Оксана Семёновна резко развернулась и прижала голову Володи к груди. Нервными движениями она долго гладила волосы сына. Затем, пододвинув ближе фотографию, прошептала:
–– Я не переживу, если с вами что-нибудь случится. Пообещайте мне, мальчишки, что всегда будете вместе. Что будете поддерживать друг друга. Что никогда не оставите друг друга в беде.
Никита слышал, как где-тот за окном гудели машины, готовились ко сну соседи. Настенные часы старательно отсчитывали секунды. Надо было что-то сказать, но слов не находилось. Да Володя и не ждал ответа. Казалось, что ему просто надо было высказаться, поделиться с кем-то своими проблемами.
–– Я как услышал об этом, почему-то подумал, что Валерке на судьбе была написана смерть. Бывает же такое, что ты человека вытаскиваешь-вытаскиваешь, а смерть всё равно забирает его. Ты считаешь мамино состояние нормальным? После всего, что она пережила, нормальной быть просто невозможно. По-моему, её срочно надо показать специалисту.

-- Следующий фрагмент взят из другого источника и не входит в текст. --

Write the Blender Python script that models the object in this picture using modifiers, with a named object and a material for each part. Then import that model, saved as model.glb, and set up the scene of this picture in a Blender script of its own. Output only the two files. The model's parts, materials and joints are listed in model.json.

–– Зачем? – не поднимая глаз, сквозь зубы спросил Никита. – Пойми Володька, для неё Валера жив. Тётя Оксана встречает его с работы, заботится о нём. Не удивлюсь, если время от времени стирает его вещи. Ну, приведёшь ты в дом специалиста, психолога или психиатра, что он расскажет? Что Валерка уже много лет лежит в земле? Что твоя мать шизофреник? Что ещё? Ну, примет она действительность такой, какая она есть, впадёт в депрессию, будет опять лежать и плакать целыми днями у Валеры на могиле. Ты этого хочешь? А если нет, то прими свою мать такой, какая она есть. И если ей нравится кормить Валерину фотографию супом, то приди, сядь и ешь рядом с братом. И общайся. И рассказывай новости. И поверь мне, так будет лучше.